Moreover, the Court notes that neither the Debtors’ July 5, 2012 purported (unsigned, un-notarized) affidavit, nor the supplemental response filed by Debtors’ attorney on July 5, 2012, contradicts, explains, or even mentions Mrs. Holland’s § 341 meeting testimony, described above, that as of April 11, 2012, the Debtors had not even been to the Mancelona Property since October 2011. Clearly the Debtors were not using the Mancelona Property as a residence as of the February 29, 2012 petition date.

Because neither of the Debtors was using the Mancelona Property as a residence as of the petition date (February 29, 2012), neither of them may claim an exemption for it under 11 U.S.C. § 522(d)(1).

For these reasons, the Court will enter an order sustaining the Trustee’s Real Property Objection, and disallowing the Debtors’ amended claims of exemption in the Mancelona Property.

______________
Thomas J. Tucker
United States Bankruptcy Judge
——–

Notes:

  1. Tr. of § 341 first meeting of creditors (Docket # 50, cited below as “Tr.___) at 3. The Garden City, Michigan address is also the address the Debtors gave in their bankruptcy petition (Docket # 1 at 1).
  2. Tr. 8.
  3. Tr. 9.
  4. Tr. 8-9, 11.
  5. Tr. 8.
  6. Tr. 6.
  7. Tr. 11.
  8. Id.
  9. Tr. 11-12.
  10. Tr. 13.
  11. Docket # 51.
  12. The Court notes that Debtors’ counsel stated during the June 20, 2012 hearing that as of the bankruptcy petition date, the Debtors were living both in the Garden City home and on the Mancelona Property, in a trailer on the lot.
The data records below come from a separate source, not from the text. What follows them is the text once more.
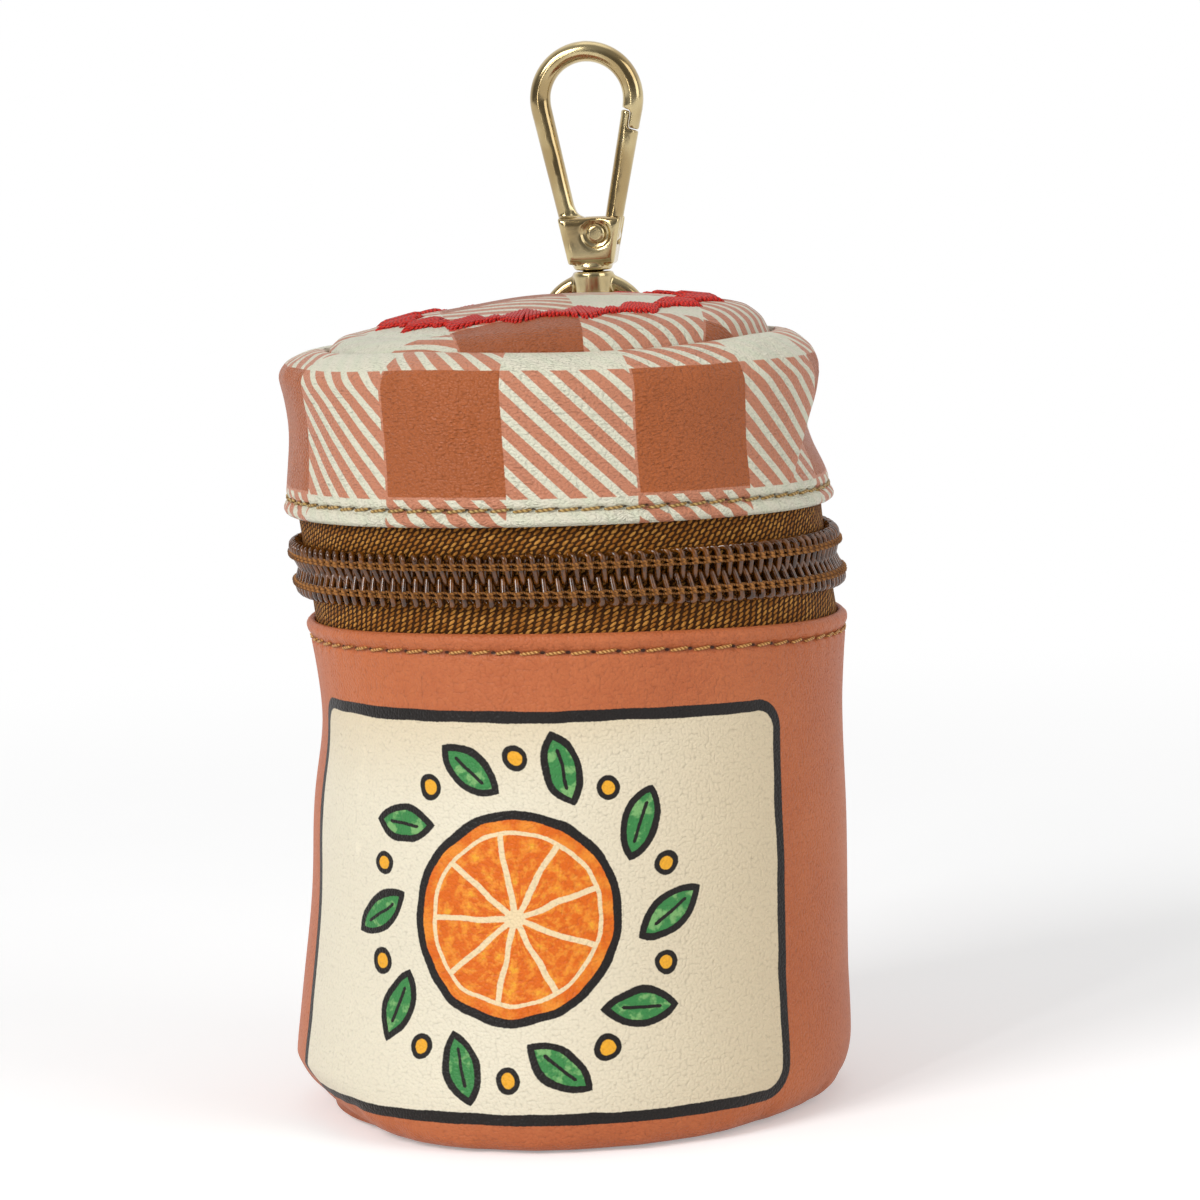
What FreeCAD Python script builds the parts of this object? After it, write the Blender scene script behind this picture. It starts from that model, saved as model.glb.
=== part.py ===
"""Jar-shaped zip pouch in faux leather, with a gingham cloth-style lid and a swivel clasp.

Millimetres. The origin is the centre of the flat base, +Z is up and -Y is the side with the label.
An azimuth is an angle round +Z from -Y, positive towards +X.
"""
import FreeCAD
import Part

import math
import os

V = FreeCAD.Vector
ORIGIN = V(0, 0, 0)
UP = V(0, 0, 1)
TOUCH = 0.001            # nearer than this counts as the same place

# ---------------------------------------------------------------- driving dimensions
# Body: a soft cup of faux leather with a rolled heel and a turned rim.
RIM_R = 30.25            # outside radius at the rim
FOOT_SWELL = 0.85        # how far the foot stands out past the rim
WAIST_PINCH = 0.7        # how far the wall draws in under the rim
BODY_H = 55.5            # base to rim
HEEL_R = 6.5             # roll between base and wall
LEATHER_T = 0.95         # one turned edge of faux leather
PANEL_T = 1.2            # base panel
PANEL_SOFT = 0.4         # round of its lower edge
SWELL_UP = 0.25          # share of the height where the foot's swell is fading
WAIST_UP = 0.83          # share of the height where the wall is narrowest
SEAM_GAP = 0.15          # groove of a turned seam

# Zip: two tapes round the neck with a nylon coil between them.
NECK_H = 12.0            # rim to lid hem
TAPE_T = 0.9             # tape with its backing
TAPE_TUCK = 2.2          # how far a tape runs behind rim and hem
TAPE_PART = 0.3          # slit between the two tapes, under the coil
COIL_W = 6.0             # both rows of coil
COIL_PROUD = 1.6         # coil over the tape
COIL_WAIST = 0.3         # dip where the two rows mesh
ROW_GAP = 0.05           # between the two rows

# Lid: a band that rolls over the shoulder, and a padded top panel.
HEM_OVERHANG = 0.45      # how far the hem stands out past the rim
LID_PINCH = 0.55         # how far the band draws in at half height
LID_H = 17.3             # hem to the top of the shoulder
SHOULDER_DROP = 2.8      # height of the shoulder's roll
SHOULDER_ROLL_W = 2.1    # width of the shoulder's roll
SEAM_ROLL = 0.6          # roll of the shoulder into the top panel's seam
SHOULDER_RISE = 0.9      # slope of the shoulder up to the top panel's seam
SHOULDER_W = 5.7         # hem radius to the top panel's seam
TOP_RISE = 5.2           # top panel over its seam
TOP_BED = 1.3            # top panel's flat underside below its seam
TOP_EDGE = 2.9           # height of the top panel's padded edge
TOP_EDGE_W = 4.2         # width of the top panel's padded edge

# Embroidered border on the top panel: a ring of lozenges joined by round knots.
BORDER_INSET = 8.0       # top panel's seam to the middle of the border
BORDER_COUNT = 16
LOZENGE_WIDE = 5.6       # across the border
KNOT_R = 1.0
KNOT_LAP = 0.45          # how far a knot runs over each lozenge's tip
THREAD_H = 0.45

# Strip of faux leather over the zip's two ends, at the back.
STRIP_W = 18.5
STRIP_T = 1.05           # over the hem
STRIP_LAP_DOWN = 4.0     # over the body, below the rim
STRIP_LAP_UP = 3.6       # over the lid, above the hem

# Tab that carries the clasp at the back of the lid.
TAB_W = 8.6
TAB_T = 1.1              # one leaf
TAB_GAP = 0.5            # from the strip's top to the tab's foot
TAB_NECK = 2.2           # below the loop, where the two leaves close up
EYE_FIT = 0.05           # loop over the eye's bar, radial

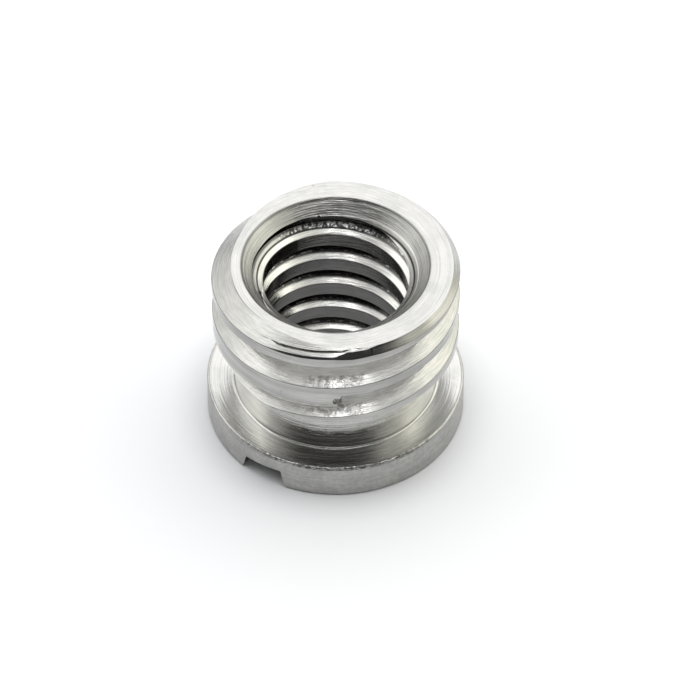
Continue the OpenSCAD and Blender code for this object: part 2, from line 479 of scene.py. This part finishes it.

Debtors’ counsel also stated that the trailer did not belong to the Debtors. No travel trailer is listed in the Debtors’ schedules or amended schedules. And, of course, the Debtors could not claim an exemption in a trailer that they do not own. No mention of this travel trailer was made by the Debtors during their § 341 testimony. And in any event, this assertion by Debtors’ counsel is contradicted by the Debtors’ April 11, 2012 § 341 testimony, including Mrs. Holland’s testimony that the Debtors had not even been to the Mancelona Property since October 2011.
  13. Docket # 51, Debtors’ [purported] Affidavit, at ¶¶ 6, 8-9 (emphasis added).